== Required work ==
Count every line where "from" occurs. Give the total alone.

(Object data in JSON)
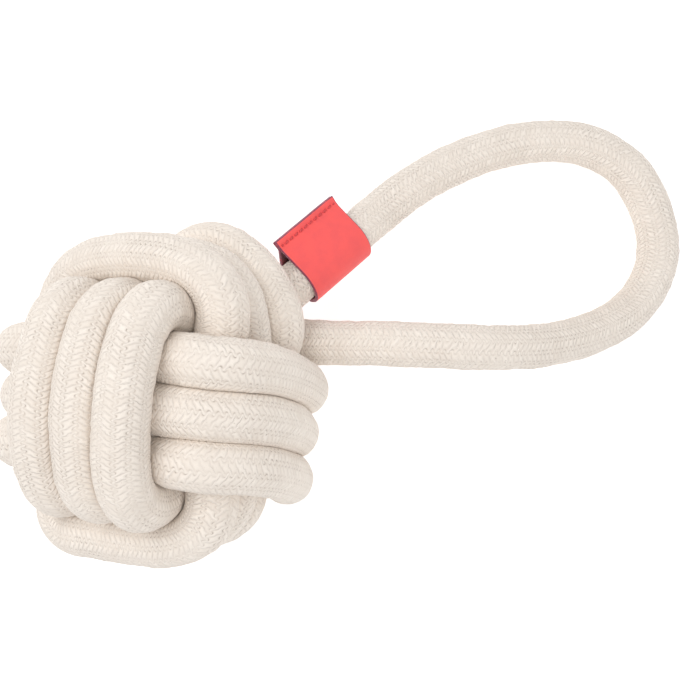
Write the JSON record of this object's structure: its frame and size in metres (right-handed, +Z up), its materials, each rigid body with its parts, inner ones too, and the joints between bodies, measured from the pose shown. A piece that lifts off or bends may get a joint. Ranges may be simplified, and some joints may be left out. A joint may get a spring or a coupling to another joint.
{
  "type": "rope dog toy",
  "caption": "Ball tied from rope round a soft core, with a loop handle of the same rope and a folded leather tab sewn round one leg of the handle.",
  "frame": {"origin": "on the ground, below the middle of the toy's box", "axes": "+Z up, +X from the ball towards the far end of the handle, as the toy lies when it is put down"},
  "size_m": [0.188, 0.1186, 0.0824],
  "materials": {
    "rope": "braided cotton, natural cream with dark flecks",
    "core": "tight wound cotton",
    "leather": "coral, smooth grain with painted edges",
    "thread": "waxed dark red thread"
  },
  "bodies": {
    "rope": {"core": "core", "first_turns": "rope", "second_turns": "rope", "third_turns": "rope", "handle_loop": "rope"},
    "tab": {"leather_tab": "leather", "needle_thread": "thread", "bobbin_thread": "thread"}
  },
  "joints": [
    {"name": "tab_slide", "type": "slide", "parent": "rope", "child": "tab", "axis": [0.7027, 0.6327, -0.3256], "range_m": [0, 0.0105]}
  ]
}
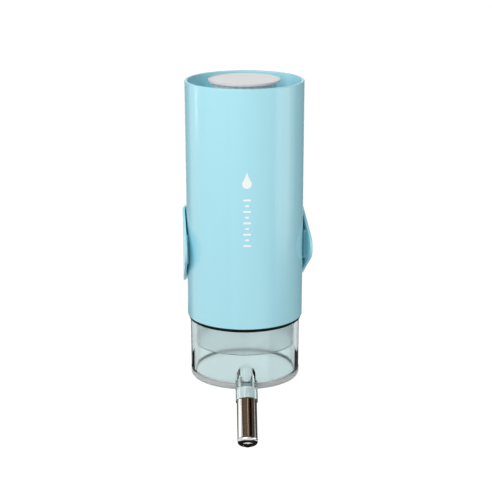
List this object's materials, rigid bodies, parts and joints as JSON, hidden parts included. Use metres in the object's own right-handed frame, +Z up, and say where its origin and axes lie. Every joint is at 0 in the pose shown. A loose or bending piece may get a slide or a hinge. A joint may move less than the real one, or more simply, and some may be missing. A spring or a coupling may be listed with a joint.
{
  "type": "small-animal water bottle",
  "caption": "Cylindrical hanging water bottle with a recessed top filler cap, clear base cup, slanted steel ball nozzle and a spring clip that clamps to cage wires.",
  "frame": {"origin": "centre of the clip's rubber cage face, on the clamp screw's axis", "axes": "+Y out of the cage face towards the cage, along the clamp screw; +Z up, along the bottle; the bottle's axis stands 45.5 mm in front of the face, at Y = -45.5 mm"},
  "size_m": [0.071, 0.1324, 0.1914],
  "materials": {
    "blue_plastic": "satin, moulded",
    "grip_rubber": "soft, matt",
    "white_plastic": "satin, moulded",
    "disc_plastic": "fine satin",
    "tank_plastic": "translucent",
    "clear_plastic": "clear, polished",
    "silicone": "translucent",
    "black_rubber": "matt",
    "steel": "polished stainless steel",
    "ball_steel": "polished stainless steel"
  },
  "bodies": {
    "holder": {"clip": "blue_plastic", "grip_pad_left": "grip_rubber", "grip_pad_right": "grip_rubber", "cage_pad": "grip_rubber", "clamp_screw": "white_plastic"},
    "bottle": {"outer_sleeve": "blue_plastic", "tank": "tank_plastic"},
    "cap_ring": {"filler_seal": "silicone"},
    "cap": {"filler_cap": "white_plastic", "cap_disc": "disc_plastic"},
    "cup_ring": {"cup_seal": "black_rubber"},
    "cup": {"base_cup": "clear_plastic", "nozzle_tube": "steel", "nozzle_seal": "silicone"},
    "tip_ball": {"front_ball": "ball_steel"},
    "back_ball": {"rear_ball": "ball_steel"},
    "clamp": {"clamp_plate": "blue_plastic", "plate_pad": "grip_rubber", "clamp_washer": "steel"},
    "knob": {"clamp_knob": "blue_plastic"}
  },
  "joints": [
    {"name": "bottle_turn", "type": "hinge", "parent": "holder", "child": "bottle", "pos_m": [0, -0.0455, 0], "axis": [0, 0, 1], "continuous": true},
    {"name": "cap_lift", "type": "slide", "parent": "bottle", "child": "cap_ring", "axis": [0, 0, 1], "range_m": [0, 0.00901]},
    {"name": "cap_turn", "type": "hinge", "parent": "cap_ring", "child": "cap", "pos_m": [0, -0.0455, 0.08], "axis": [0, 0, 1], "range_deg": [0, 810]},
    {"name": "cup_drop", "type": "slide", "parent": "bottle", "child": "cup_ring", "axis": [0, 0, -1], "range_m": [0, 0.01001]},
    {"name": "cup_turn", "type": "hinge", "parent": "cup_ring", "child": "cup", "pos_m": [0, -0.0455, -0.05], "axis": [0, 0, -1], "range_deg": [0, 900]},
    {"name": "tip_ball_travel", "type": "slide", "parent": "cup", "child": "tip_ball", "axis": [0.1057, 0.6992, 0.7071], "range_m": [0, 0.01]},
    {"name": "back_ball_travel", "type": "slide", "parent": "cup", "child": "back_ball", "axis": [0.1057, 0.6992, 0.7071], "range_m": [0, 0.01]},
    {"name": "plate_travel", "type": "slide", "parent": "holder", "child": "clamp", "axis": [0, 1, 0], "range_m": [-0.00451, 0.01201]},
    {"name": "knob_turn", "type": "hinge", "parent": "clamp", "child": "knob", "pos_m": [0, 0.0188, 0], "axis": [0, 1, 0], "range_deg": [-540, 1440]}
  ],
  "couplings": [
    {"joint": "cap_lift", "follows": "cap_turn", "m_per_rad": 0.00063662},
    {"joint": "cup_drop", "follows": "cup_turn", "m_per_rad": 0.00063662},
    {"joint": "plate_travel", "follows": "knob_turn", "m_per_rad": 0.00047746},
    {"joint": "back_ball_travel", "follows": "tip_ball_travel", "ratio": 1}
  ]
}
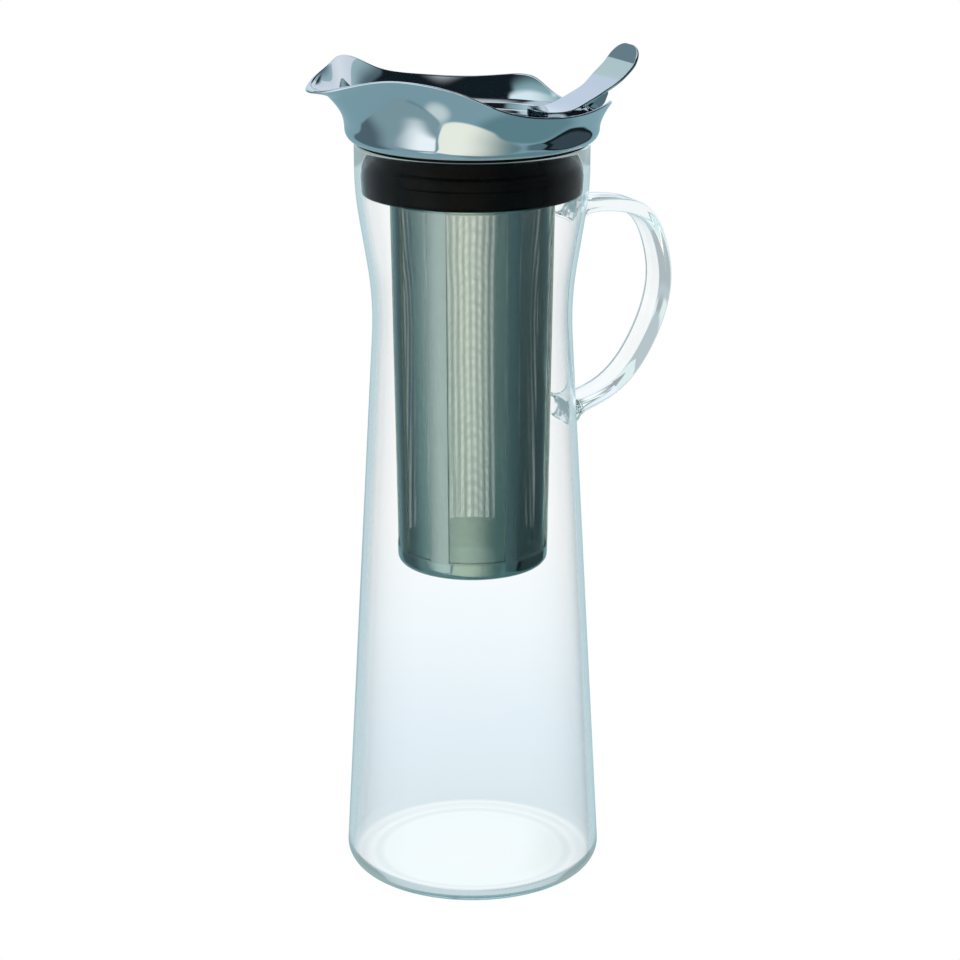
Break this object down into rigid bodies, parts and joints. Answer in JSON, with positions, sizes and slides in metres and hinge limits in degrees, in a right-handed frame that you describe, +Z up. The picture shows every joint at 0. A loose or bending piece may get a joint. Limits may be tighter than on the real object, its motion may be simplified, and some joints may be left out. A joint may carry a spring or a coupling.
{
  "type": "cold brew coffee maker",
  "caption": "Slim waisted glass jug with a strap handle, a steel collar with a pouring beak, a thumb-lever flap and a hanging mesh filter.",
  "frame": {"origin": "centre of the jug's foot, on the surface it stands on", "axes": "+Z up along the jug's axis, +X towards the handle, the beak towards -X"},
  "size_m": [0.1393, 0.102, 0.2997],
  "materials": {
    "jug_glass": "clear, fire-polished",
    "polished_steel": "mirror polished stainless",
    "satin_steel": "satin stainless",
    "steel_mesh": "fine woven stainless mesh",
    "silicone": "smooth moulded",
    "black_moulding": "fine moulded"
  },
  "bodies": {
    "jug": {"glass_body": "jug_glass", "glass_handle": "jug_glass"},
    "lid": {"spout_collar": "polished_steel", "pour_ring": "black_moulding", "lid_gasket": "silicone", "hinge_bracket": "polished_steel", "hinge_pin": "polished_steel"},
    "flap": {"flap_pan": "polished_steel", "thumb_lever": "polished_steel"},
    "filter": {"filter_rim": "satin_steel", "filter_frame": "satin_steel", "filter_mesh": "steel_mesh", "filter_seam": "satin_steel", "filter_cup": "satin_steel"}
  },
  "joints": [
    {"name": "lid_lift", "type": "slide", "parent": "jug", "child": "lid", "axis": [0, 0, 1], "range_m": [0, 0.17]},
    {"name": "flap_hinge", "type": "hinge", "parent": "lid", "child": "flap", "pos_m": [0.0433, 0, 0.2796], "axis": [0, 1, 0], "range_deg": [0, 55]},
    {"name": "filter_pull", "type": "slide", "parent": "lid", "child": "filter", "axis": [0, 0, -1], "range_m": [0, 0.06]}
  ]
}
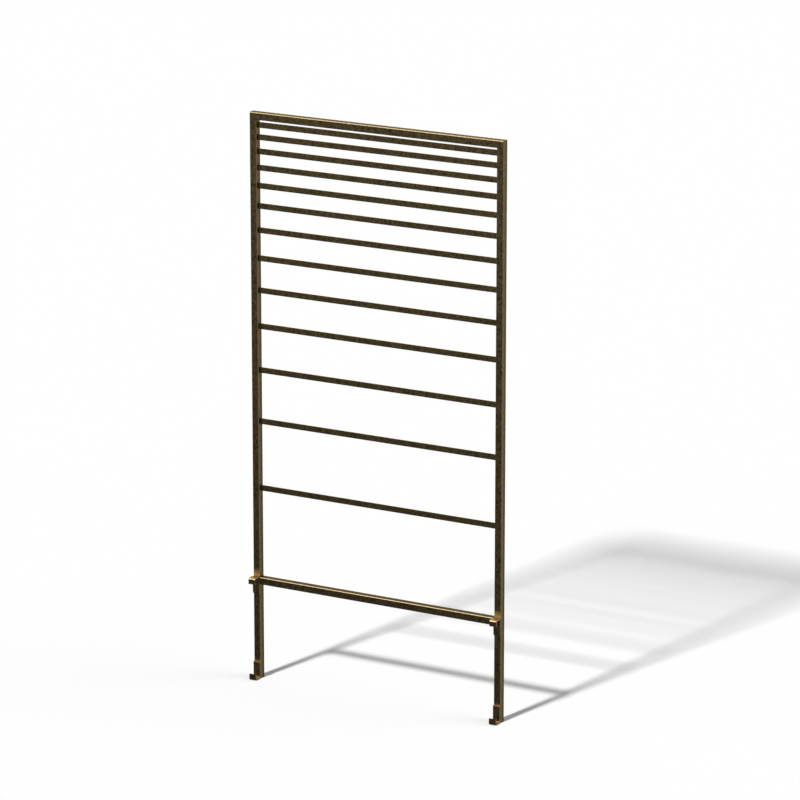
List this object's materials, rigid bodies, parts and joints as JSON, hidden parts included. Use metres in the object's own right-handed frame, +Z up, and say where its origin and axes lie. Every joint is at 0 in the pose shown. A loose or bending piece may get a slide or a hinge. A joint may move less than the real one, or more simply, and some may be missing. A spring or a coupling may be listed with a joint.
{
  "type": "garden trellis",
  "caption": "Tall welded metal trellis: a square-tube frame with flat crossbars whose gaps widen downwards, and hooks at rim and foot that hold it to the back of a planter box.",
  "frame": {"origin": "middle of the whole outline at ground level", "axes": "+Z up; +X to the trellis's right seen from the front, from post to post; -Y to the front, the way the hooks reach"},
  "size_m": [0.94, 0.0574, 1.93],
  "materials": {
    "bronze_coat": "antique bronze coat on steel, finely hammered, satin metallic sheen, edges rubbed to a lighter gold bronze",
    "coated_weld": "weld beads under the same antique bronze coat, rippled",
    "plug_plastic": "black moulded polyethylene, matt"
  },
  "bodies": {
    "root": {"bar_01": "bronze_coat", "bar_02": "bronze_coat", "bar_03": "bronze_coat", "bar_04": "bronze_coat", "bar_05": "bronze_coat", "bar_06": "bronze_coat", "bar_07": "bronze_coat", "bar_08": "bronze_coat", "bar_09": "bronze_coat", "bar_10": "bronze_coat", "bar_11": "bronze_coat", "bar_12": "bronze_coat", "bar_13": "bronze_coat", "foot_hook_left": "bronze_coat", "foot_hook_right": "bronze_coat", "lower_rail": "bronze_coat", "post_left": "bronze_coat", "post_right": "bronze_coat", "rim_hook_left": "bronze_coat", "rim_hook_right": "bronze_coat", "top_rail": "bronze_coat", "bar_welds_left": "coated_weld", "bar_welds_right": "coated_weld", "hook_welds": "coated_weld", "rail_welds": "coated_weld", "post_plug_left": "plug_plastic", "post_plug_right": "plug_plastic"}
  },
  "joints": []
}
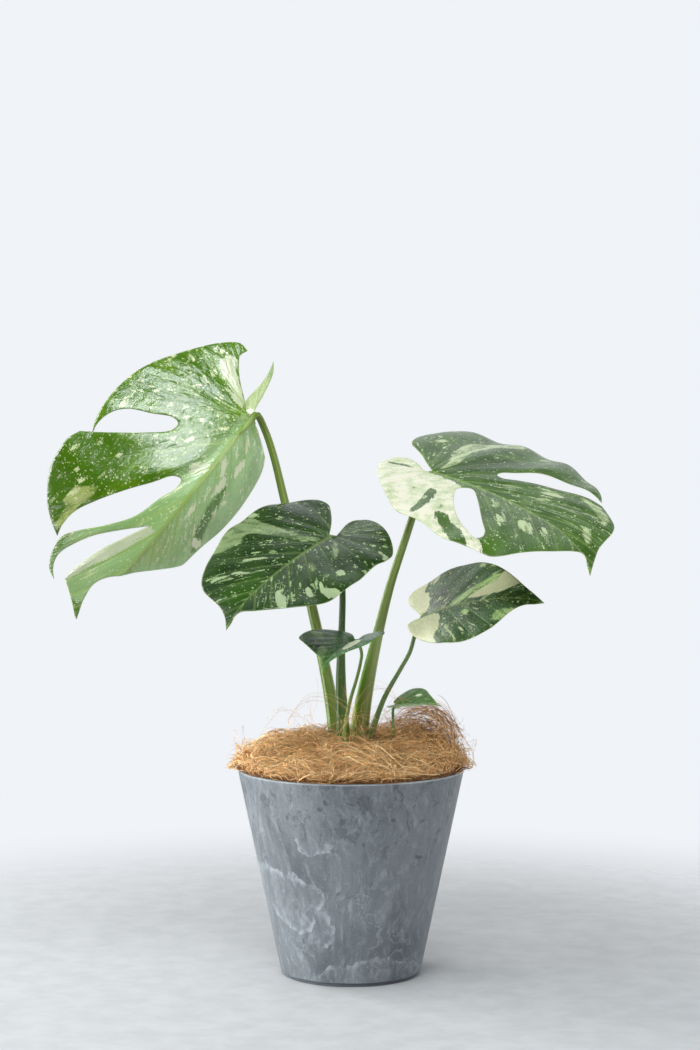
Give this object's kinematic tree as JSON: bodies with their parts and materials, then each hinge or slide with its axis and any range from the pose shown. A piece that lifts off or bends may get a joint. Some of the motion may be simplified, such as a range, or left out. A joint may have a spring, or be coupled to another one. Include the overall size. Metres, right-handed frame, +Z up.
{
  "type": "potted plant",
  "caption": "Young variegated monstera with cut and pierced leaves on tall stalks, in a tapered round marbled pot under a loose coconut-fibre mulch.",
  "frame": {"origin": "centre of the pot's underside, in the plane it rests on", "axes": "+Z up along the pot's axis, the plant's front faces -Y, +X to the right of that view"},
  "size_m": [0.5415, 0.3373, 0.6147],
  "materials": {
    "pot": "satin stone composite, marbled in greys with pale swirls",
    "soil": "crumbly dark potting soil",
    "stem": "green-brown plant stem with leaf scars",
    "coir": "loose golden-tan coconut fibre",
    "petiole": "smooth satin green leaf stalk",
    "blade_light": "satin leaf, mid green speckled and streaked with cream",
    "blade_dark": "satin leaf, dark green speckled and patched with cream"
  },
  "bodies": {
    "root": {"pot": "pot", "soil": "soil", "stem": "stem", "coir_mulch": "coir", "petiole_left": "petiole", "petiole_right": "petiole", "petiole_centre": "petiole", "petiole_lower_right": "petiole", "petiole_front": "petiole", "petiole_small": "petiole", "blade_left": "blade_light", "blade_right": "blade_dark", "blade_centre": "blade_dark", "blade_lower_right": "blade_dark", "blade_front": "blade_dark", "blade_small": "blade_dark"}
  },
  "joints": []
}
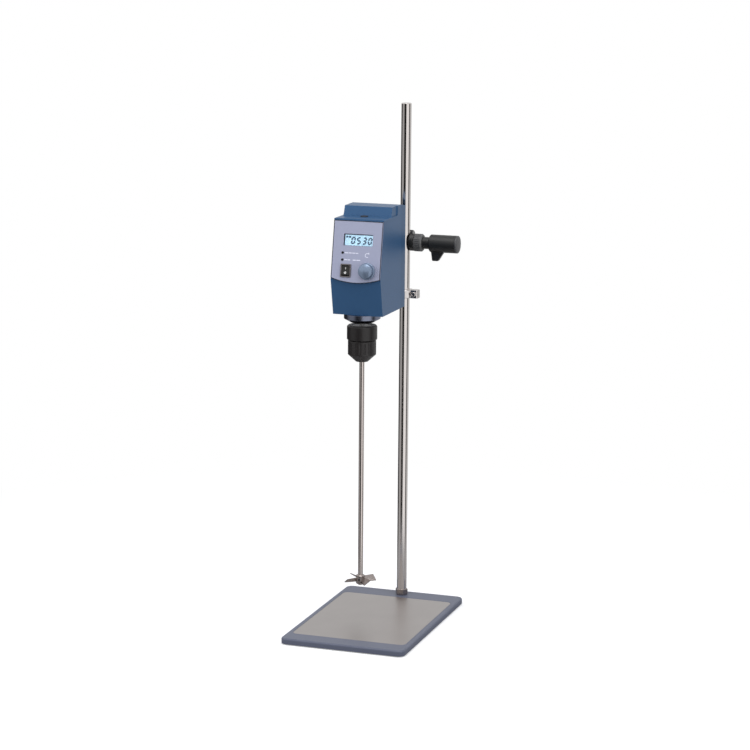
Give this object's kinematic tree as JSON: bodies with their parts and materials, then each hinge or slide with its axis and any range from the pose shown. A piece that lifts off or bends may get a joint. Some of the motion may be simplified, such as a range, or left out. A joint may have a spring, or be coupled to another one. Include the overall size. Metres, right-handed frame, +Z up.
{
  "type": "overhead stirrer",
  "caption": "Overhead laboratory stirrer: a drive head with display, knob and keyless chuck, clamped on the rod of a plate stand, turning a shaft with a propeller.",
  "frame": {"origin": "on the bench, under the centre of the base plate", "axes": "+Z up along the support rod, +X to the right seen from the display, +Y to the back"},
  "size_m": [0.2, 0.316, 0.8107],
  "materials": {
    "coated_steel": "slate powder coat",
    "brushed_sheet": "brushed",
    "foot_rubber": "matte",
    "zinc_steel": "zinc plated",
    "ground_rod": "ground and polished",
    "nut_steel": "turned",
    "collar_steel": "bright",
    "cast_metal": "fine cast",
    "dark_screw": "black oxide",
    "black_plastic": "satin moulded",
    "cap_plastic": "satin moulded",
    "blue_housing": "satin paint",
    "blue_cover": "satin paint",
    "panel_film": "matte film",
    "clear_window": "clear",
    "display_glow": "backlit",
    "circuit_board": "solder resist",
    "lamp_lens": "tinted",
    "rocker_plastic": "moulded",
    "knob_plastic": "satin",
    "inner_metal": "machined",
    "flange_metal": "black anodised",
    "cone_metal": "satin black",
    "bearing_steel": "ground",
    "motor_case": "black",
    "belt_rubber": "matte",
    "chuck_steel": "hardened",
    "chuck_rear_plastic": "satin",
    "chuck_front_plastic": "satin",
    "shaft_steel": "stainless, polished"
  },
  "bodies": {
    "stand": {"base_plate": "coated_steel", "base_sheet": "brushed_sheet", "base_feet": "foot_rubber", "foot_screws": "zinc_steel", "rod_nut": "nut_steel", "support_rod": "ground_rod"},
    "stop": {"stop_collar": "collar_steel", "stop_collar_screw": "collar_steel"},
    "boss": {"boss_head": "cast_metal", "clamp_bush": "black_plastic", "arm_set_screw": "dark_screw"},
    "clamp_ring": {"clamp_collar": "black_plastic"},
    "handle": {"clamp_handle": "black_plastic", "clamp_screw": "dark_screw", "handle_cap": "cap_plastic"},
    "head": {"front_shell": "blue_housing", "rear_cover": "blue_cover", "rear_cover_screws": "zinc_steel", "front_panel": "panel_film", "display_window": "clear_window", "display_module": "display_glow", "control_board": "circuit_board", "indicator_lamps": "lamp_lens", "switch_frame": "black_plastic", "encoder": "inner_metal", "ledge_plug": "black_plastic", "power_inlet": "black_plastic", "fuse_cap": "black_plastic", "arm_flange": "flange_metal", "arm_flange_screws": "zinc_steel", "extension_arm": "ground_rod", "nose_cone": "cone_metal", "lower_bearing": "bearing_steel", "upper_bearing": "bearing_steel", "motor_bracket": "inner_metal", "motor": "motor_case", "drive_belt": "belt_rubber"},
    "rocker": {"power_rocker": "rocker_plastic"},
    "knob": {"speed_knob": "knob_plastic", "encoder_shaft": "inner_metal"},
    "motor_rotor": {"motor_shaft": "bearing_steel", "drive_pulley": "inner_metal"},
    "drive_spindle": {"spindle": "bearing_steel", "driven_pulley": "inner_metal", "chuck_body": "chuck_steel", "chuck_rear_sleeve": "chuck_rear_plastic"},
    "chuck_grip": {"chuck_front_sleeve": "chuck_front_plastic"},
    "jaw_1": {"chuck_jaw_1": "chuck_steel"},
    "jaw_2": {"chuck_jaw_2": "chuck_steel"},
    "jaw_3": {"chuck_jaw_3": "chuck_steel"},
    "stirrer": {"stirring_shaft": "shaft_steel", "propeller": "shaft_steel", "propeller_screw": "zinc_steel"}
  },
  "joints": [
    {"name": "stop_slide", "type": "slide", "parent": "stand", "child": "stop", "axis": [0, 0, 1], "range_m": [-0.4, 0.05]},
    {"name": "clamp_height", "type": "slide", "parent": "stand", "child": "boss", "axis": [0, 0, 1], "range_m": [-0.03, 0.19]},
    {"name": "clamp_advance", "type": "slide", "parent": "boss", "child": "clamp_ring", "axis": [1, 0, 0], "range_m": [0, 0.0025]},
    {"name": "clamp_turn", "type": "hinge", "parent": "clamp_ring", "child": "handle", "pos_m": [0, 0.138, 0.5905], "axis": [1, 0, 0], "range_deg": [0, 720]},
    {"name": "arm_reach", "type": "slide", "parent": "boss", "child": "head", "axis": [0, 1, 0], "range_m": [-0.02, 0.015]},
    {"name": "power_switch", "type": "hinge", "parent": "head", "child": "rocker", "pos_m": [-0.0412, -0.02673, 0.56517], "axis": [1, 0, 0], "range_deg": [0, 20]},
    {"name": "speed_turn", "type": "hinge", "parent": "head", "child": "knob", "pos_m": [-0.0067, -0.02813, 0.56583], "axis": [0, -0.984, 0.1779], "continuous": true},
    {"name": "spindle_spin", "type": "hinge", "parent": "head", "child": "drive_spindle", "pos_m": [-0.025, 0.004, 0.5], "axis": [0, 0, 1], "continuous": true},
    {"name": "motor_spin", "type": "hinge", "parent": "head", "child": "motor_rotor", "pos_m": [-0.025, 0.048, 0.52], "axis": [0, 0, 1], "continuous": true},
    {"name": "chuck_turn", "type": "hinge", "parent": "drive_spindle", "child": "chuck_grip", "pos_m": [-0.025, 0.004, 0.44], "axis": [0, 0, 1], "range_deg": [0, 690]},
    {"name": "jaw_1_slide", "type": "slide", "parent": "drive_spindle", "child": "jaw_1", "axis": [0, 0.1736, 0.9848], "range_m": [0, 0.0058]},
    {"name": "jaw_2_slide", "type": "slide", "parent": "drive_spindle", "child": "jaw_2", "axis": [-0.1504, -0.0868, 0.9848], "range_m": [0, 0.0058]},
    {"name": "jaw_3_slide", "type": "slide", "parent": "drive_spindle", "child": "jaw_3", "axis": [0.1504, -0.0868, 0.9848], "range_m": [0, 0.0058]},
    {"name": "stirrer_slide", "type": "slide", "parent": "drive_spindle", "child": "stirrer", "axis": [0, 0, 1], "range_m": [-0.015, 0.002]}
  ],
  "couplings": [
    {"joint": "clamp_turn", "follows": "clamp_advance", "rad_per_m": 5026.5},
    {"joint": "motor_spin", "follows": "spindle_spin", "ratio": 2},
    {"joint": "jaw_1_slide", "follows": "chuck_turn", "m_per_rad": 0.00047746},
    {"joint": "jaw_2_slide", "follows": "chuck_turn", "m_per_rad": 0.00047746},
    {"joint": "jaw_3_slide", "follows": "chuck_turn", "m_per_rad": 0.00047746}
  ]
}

== Response to the task ==
7